ARETHA FRANKLIN w/ THE ROYAL PHILHARMONIC ORCHESTRA, A Brand New Me (CD/LP)
A Brand New Me pairs classic vocals from some of the most iconic songs that the Queen of Soul recorded for Atlantic Records with new arrangements performed by The Royal Philharmonic Orchestra. A Brand New Me features Franklin’s instantly recognizable voice woven together with new orchestral arrangements. The Royal Philharmonic Orchestra recorded the music at Abbey Road Studios in London, with brand new backing vocals led by Grammy®-winning singer Patti Austin. The result is another timeless record that retains the soul, groove, and gospel power of Franklin’s revered talent.

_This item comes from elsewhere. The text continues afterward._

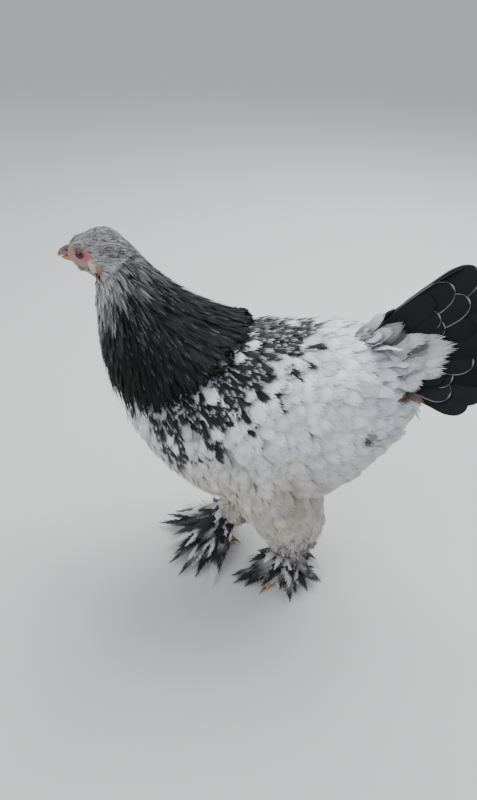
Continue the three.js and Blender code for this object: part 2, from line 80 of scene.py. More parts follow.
# The hackle's outline: its front and back edges, half width, and the core hidden in it
hackle_front = (line([[0, -143], [0.25, -146], [0.5, -146], [0.75, -141], [1, -131]]),
                line([[0, 410], [0.25, 374], [0.5, 340], [0.75, 302], [1, 265]]))
hackle_back = (line([[0, -106], [0.25, -82], [0.5, -52], [0.75, -18], [1, 22]]),
               line([[0, 456], [0.25, 428], [0.5, 402], [0.75, 382], [1, 368]]))
hackle_half = line([[0, 19], [0.25, 32], [0.5, 50], [0.75, 70], [1, 88]])
hackle_core = line([[0, 0.9], [0.25, 0.84], [0.5, 0.76], [0.75, 0.66], [1, 0.56]])

tail_root = np.array([160.0, 0, 348])
tail_pitch = math.radians(36)
feet = {
    "left": dict(side=-1, turn=math.radians(22),
                 foot=np.array([86.0, -42, 0]), ankle=np.array([92.0, -43, 66])),
    "right": dict(side=1, turn=math.radians(10),
                  foot=np.array([-14.0, 8, 0]), ankle=np.array([4.0, 12, 50])),
}
# Each toe: its name, angle in degrees, length and radius
toes = [("inner", 36, 42, 5.0), ("middle", 0, 56, 5.4), ("outer", -36, 45, 4.8), ("hind", 164, 25, 4.4)]
head_yaw = math.radians(3)
eye_line = np.array([-150, 0, 445])
eyes = ((-1, "left"), (1, "right"))

# Measures in metres: the eyes, the lids and the depth of the coat
eye_radius = 0.0052
lid_ring, lid_thickness = 0.0042, 0.0011
lid_stretch = (1.05, 1, 0.88)
lid_out = 0.0034
coat_depth = 0.008


# Ways of making and finishing a mesh
def deselect():
    bpy.ops.object.select_all(action="DESELECT")


def only(piece):
    deselect()
    piece.select_set(True)
    bpy.context.view_layer.objects.active = piece


def apply(piece, kind, **settings):
    only(piece)
    modifier = piece.modifiers.new(kind.lower(), kind)
    for name, value in settings.items():
        setattr(modifier, name, value)
    bpy.ops.object.modifier_apply(modifier=modifier.name)


def smoothed(piece, voxel, passes):
    """Remeshed at a voxel size in metres, then smoothed."""
    apply(piece, "REMESH", mode="VOXEL", voxel_size=voxel)
    apply(piece, "SMOOTH", factor=0.5, iterations=passes)


def vertices(piece):
    flat = np.empty(len(piece.data.vertices) * 3)
    piece.data.vertices.foreach_get("co", flat)
    return flat.reshape(-1, 3)


def wrapped(name, form, along, around):
    """A grid rolled up round form(t, turn) and closed at both ends."""
    deselect()
    bpy.ops.mesh.primitive_grid_add(x_subdivisions=along, y_subdivisions=around, size=1)
    piece = bpy.context.object
    piece.name = name
    flat = vertices(piece)
    rolled = placed(form(flat[:, 0] + 0.5, (flat[:, 1] + 0.5) * 2 * math.pi))
    piece.data.vertices.foreach_set("co", rolled.ravel())
    bpy.ops.object.mode_set(mode="EDIT")
    bpy.ops.mesh.select_all(action="SELECT")
    bpy.ops.mesh.remove_doubles(threshold=1e-6)
    bpy.ops.mesh.fill_holes(sides=0)
    bpy.ops.mesh.normals_make_consistent(inside=False)
    bpy.ops.object.mode_set(mode="OBJECT")
    return piece


def copied(name, nodes):
    """One merged mesh of copies of CAD nodes."""
    deselect()
    copies = []
    for node in nodes:
        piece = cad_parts[node].copy()
        piece.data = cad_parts[node].data.copy()
        bpy.context.collection.objects.link(piece)
        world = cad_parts[node].matrix_world.copy()
        piece.parent = None
        piece.data.transform(world)
        piece.matrix_world.identity()
        piece.hide_render = False
        copies.append(piece)
    for piece in copies:
        piece.select_set(True)
    bpy.context.view_layer.objects.active = copies[0]
    if len(copies) > 1:
        bpy.ops.object.join()
    piece = bpy.context.view_layer.objects.active
    piece.name = name
    piece.data.materials.clear()
    only(piece)
    bpy.ops.object.mode_set(mode="EDIT")
    bpy.ops.mesh.select_all(action="SELECT")
    bpy.ops.mesh.remove_doubles(threshold=1e-6)
    bpy.ops.object.mode_set(mode="OBJECT")
    return piece


def join(name, pieces):
    deselect()
    for piece in pieces:
        piece.select_set(True)
    bpy.context.view_layer.objects.active = pieces[0]
    bpy.ops.object.join()
    pieces[0].name = name
    return pieces[0]


def smooth_faces(piece):
    only(piece)
    bpy.ops.object.shade_smooth()


# Shader maths: a value wraps a socket, and sums on values add Math nodes
class Value:
    def __init__(self, paint, socket):
        self.paint, self.socket = paint, socket

    def sum(self, kind, other):
        return self.paint.node("ShaderNodeMath", {"operation": kind}, [self, other])

    def __add__(self, other):
        return self.sum("ADD", other)

    def __sub__(self, other):
        return self.sum("SUBTRACT", other)

    def __mul__(self, other):
        return self.sum("MULTIPLY", other)


class Paint:
    """A material with its shader and one method that makes every other node."""

    def __init__(self, name, **fixed):
        self.material = bpy.data.materials.new(name)
        self.material.use_nodes = True
        self.tree = self.material.node_tree
        self.shader = self.tree.nodes["Principled BSDF"]
        for socket, value in fixed.items():
            self.shader.inputs[socket.replace("_", " ")].default_value = value

    def node(self, kind, settings=None, sockets=None, out=0):
        made = self.tree.nodes.new(kind)
        for name, value in (settings or {}).items():
            if name == "stops":
                ramp = made.color_ramp
                while len(ramp.elements) < len(value):
                    ramp.elements.new(0.5)
                for element, (place, colour) in zip(ramp.elements, value):
                    element.position = place
                    element.color = (*colour, 1) if isinstance(colour, tuple) else (colour,) * 3 + (1,)
            else:
                setattr(made, name, value)
        pairs = sockets.items() if isinstance(sockets, dict) else enumerate(sockets or [])
        for name, value in pairs:
            if isinstance(value, Value):
                self.tree.links.new(value.socket, made.inputs[name])
            elif value is not None:
                made.inputs[name].default_value = value
        return Value(self, made.outputs[out])

    def feed(self, **links):
        for socket, value in links.items():
            self.tree.links.new(value.socket, self.shader.inputs[socket.replace("_", " ")])

    def tint(self):
        return self.node("ShaderNodeAttribute", {"attribute_name": "plume"})

    def place(self):
        return self.node("ShaderNodeTexCoord", out="Object")

    def noise(self, scale, detail=3.0, rough=0.55):
        sockets = {"Vector": self.place(), "Scale": scale, "Detail": detail, "Roughness": rough}
        return self.node("ShaderNodeTexNoise", None, sockets)

    def cells(self, scale, feature="F1"):
        sockets = {"Vector": self.place(), "Scale": scale}
        return self.node("ShaderNodeTexVoronoi", {"feature": feature}, sockets)

    def ramp(self, value, *stops):
        return self.node("ShaderNodeValToRGB", {"stops": list(stops)}, [value])

    def shaded(self, colour, shade):
        """A colour multiplied by a shade."""
        kind = {"data_type": "RGBA", "blend_type": "MULTIPLY"}
        return self.node("ShaderNodeMix", kind, {0: 1.0, 6: colour, 7: shade}, out=2)

    def bump(self, height, distance, strength):
        sockets = {"Height": height, "Distance": distance, "Strength": strength}
        self.feed(Normal=self.node("ShaderNodeBump", None, sockets))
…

Among the standout tracks are newly re-imagined versions of classics like the Billboard #1 R&B hits “Respect,” “Think,” “Don’t Play That Song (You Lied),” and “Angel.

NONA HENDRYX & GARY LUCAS, The World Of Captain Beefheart (CD)

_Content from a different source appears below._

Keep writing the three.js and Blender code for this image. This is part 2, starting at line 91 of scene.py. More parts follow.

Nona Hendryx—a Labelle member whose lengthy résumé also includes work with Talking Heads and the Black Rock Coalition—joins avant-guitarist Lucas to play fast and bulbous with the legacy of Captain Beefheart (Trout Mask Replica), whose Magic Band created some of the weirdest rock albums of all time.

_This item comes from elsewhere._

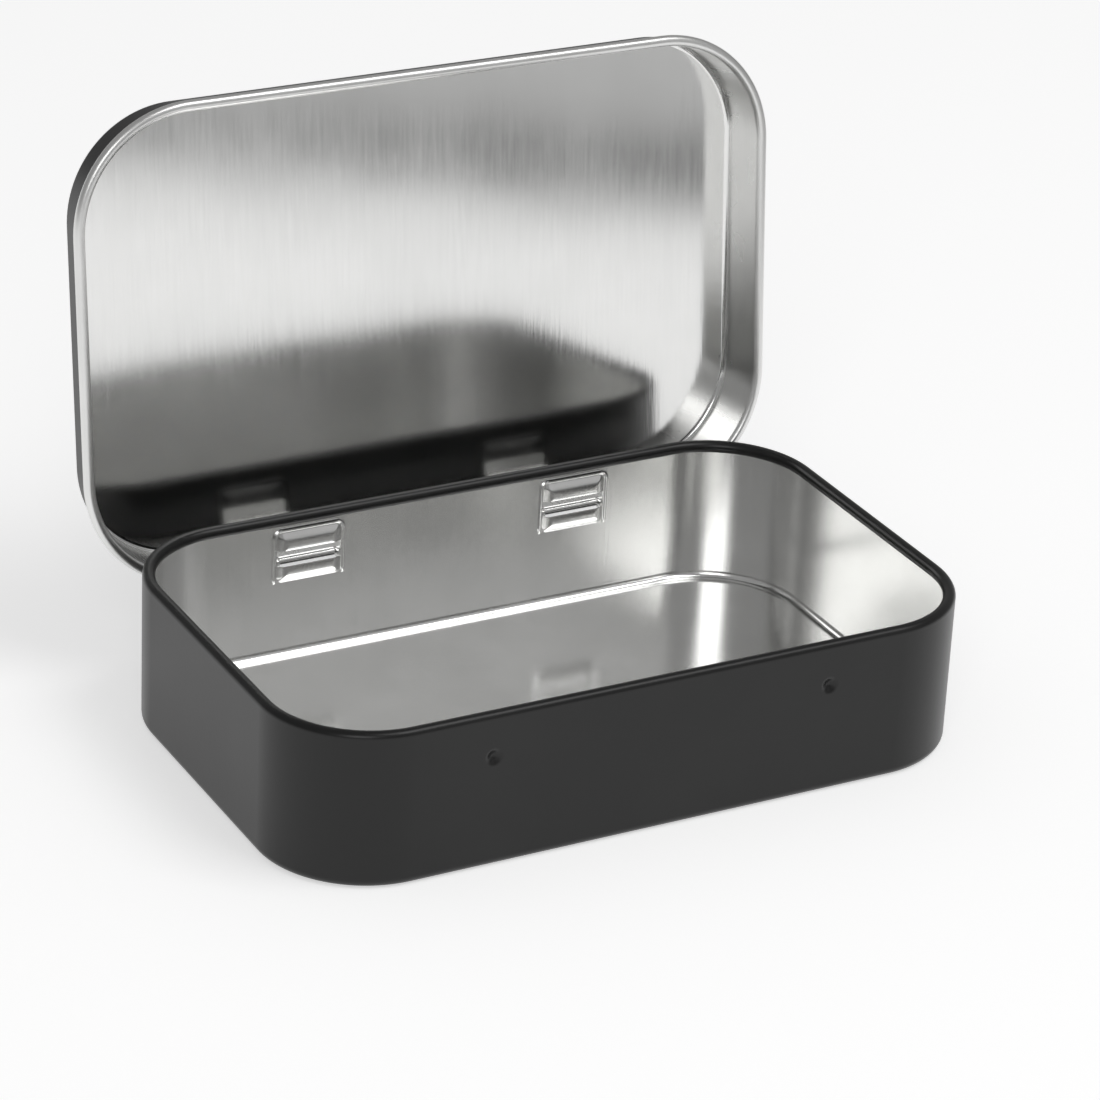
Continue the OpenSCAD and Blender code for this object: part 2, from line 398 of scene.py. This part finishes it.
def pressed_patch(shape, xs, zs, wall_at, inwards, layer, depth_at, window=None):
    """Adds a pressed patch of sheet to a mesh, between two distances in from the wall's face.

    wall_at gives the y of the wall's outer face at a height.
    """
    def is_open(i, j):
        if not (0 <= i < len(xs) - 1 and 0 <= j < len(zs) - 1):
            return True
        if not window:
            return False
        x, z = (xs[i] + xs[i + 1]) / 2, (zs[j] + zs[j + 1]) / 2
        return window[0] < x < window[1] and window[2] < z < window[3]

    points = {}

    def point(i, j, face):
        if (i, j, face) not in points:
            y = wall_at(zs[j]) + inwards * (layer[face] + depth_at(xs[i], zs[j]))
            points[i, j, face] = shape.verts.new((xs[i], y, zs[j]))
        return points[i, j, face]

    for i in range(len(xs) - 1):
        for j in range(len(zs) - 1):
            if is_open(i, j):
                continue
            ring = [(i, j), (i + 1, j), (i + 1, j + 1), (i, j + 1)]
            shape.faces.new([point(a, b, 0) for a, b in ring])
            shape.faces.new([point(a, b, 1) for a, b in reversed(ring)])
            beyond = [(i, j - 1), (i + 1, j), (i, j + 1), (i - 1, j)]
            for side in range(4):
                if is_open(*beyond[side]):
                    a, b = ring[side], ring[(side + 1) % 4]
                    shape.faces.new([point(*a, 0), point(*a, 1), point(*b, 1), point(*b, 0)])


def bump(distance, reach):
    """A smooth hump, 1 at no distance and 0 from its reach on."""
    if distance >= reach:
        return 0.0
    return 0.5 + 0.5 * math.cos(math.pi * distance / reach)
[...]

WALK THE MOON, What If Nothing (CD/LP)
Walk the Moon is practically an endangered species in the music industry these days. It’s a rock band that gets played on pop radio. The Cincinnati-based quartet owned the pop airwaves in the summer of 2015 with the inescapable “Shut Up and Dance” — stomping, upbeat rock that crystallized their particular combination of new-new-wave and current pop to create something irresistible. With its new album, “What If Nothing” (RCA), Walk the Moon picks up exactly where it left off. The first single, “One Foot,” is another stomping chant, as singer Nicholas Petricca offers, “Got your back, if you’ve got mine, one foot in front of the other.” “One Foot” has already hit the Top 10 on the alternative rock charts and is destined for the pop charts. And Walk the Moon provides plenty more catchy, pop-tinged rock beyond that.It’s a heady leap forward for the band that has succeeded with its simplicity. In “What If Nothing,” Walk the Moon continues to hone its sound to keep rock attractive to pop listeners, but it also provides surprises like the prog rock of “Sound of Awakening” — a sure sign that they aren’t ready to simply shut up and dance.

FOUR TET, New Energy (LP)
New Energy is a seamless body of work that evinces Kieran Hebden’s masterful and dextrous use of percussion and harmonic textures, bridging the space between all-consuming melodicism and ambient sensibilities that comprise the opposing sides of electronic music’s spectrum. As the ninth studio album from his Four Tet moniker, the English producer’s proclivity for irresistible hooks is delivered through a palette of strummed strings, wistful timbres and delectable breaks that make for a satisfying and evocative body of work. The record’s introspective inclinations offer emotional depth to the series of subtly club-driven experiments it catalogues. New Energy restlessly moves between sounds, peppering introspective pauses between experiments in ambient techno on “Planet,” coyly disguised deep house on “SW9 9SL” and abstract neo-classical on tracks like “10 Midi.” Luminous drones and world music tinge the danceable cuts throughout the record. Elaborating on the foundations that have propelled Four Tet through his 20-year career, Hebden allows the sonic palettes from records Pause and Rounds to bleed into textures born from transfigured field recordings and sonic artefacts that epitomize the producer’s discography while refining his sonic identity.